Timmermans, M.-L., & Toole, J. M., 2023. The Arctic Ocean’s Beaufort Gyre. Annual Review of Marine Science, 15(1). https://doi.org/10.1146/annurev-marine-032122-012034

Figure provided by John Toole

An international, sustained measurement program sampling the Arctic Ocean north of Alaska (a study presently named the Beaufort Gyre Observing System – BGOS – https://www2.whoi.edu/site/beaufortgyre/) was initiated in 2003 to document this rapidly evolving region of the earth. A new paper to appear in Annual Reviews of Marine Science by Timmermans and Toole highlights various aspects of this ocean region.
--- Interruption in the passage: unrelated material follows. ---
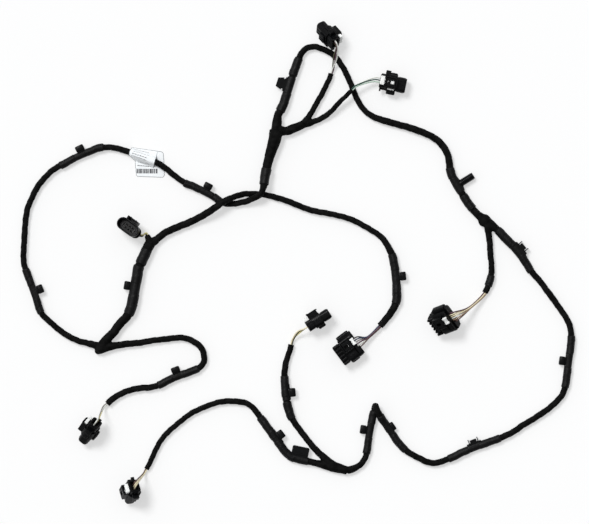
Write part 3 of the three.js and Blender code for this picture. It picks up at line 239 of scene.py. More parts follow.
def spline(places):
    """A centripetal curve through the places, as closely spaced samples."""
    ends = [places[0] * 2 - places[1], *places, places[-1] * 2 - places[-2]]
    out = []
    for a, b, c, d in zip(ends, ends[1:], ends[2:], ends[3:]):
        t0 = 0.0
        t1 = t0 + math.sqrt((b - a).length)
        t2 = t1 + math.sqrt((c - b).length)
        t3 = t2 + math.sqrt((d - c).length)
        steps = max(2, int((c - b).length / SAMPLE_STEP))
        for i in range(steps):
            t = t1 + (t2 - t1) * i / steps
            ab = a.lerp(b, (t - t0) / (t1 - t0))
            bc = b.lerp(c, (t - t1) / (t2 - t1))
            cd = c.lerp(d, (t - t2) / (t3 - t2))
            abc = ab.lerp(bc, (t - t0) / (t2 - t0))
            bcd = bc.lerp(cd, (t - t1) / (t3 - t1))
            out.append(abc.lerp(bcd, (t - t1) / (t2 - t1)))
    out.append(places[-1].copy())
    return out


def spaced(line, step):
    """The same line as points a near equal step apart."""
    run = [0.0]
    for a, b in zip(line, line[1:]):
        run.append(run[-1] + (b - a).length)
    count = max(3, round(run[-1] / step))
    out = []
    j = 0
    for i in range(count + 1):
        s = run[-1] * i / count
        while j < len(line) - 2 and run[j + 1] < s:
            j += 1
        share = (s - run[j]) / max(run[j + 1] - run[j], 1e-9)
        out.append(line[j].lerp(line[j + 1], min(1.0, share)))
    return out


def eased(line, width):
    """The line with its kinks evened out over a width in points; the ends stay."""
    for _ in range(width):
        line = [
            line[0],
            *[a * 0.25 + b * 0.5 + c * 0.25 for a, b, c in zip(line, line[1:], line[2:])],
            line[-1],
        ]
    return line


class Route:
    """A line of rings with, at each, its distance, direction, side and up."""

    def __init__(self, line):
        self.line = line
        self.run = [0.0]
        for a, b in zip(line, line[1:]):
            self.run.append(self.run[-1] + (b - a).length)
        self.length = self.run[-1]
        before = [line[0], *line[:-1]]
        after = [*line[1:], line[-1]]
        self.along = [(b - a).normalized() for a, b in zip(before, after)]
        up = Vector((0, 0, 1))
        self.up = []
        for direction in self.along:
            up = (up - direction * up.dot(direction)).normalized()
            self.up.append(up)

    def nearest(self, spot):
        """The index that is nearest to a spot as seen from above."""
        return min(range(len(self.line)), key=lambda i: (self.line[i].xy - spot.xy).length)

    def index(self, x, y):
        return self.nearest(on_board(x, y))

    def part(self, first, last):
        """The part between two indices, which keeps this route's ups."""
        piece = Route(self.line[first:last + 1])
        piece.up = self.up[first:last + 1]
        piece.along = self.along[first:last + 1]
        return piece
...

An important feature of Beaufort Gyre is the low salinity lens that has formed at the surface due to the anticyclonic (clockwise) wind stress on the ocean that drives convergent surface water flow and in turn, the anticyclonic Beaufort Gyre. Over the course of the BGOS program, an accumulation of liquid fresh water in the Gyre has been observed, see figure. Ship and buoy observations made in late summer each year were analyzed to estimate the changes in fresh water content in the ocean. Shown in panel (a) of the figure are maps at 5-year interval of the amount of fresh water per unit area that has been mixed into the ocean above the 34.8 isohaline (lying roughly at 400 m depth) to achieve the observed salinities (that are all less than 34.8). The time series of fresh water content integrated over the region given in Panel (a) shows that the fresh water content increased markedly between 2003 and 2008, reaching a maximum around 2017 before leveling off. (The error bars in Panel B give the rms error in the integrated fresh water content estimates.) This increase in fresh water content has been attributed to anomalously strong and sustained cyclonic wind forcing (Proshutinsky et al., 2019). If/when the winds and this lens of low salinity surface water relax, these low-density waters may spread south to influence air-sea interactions in the subpolar North Atlantic, as has been observed previously in connection with Great Salinity Anomaly events (Belkin et al. 1998). The Timmermans and Toole analysis also highlights the increase in upper ocean heat content that appears related to the poleward retreat of the sea ice cover in summer. The heat content increase appears related to the loss of sea ice – the classic ice-ocean albedo feedback mechanism. Clearly the Arctic is changing rapidly – the on-going BGOS program and related observational studies will document its future evolution.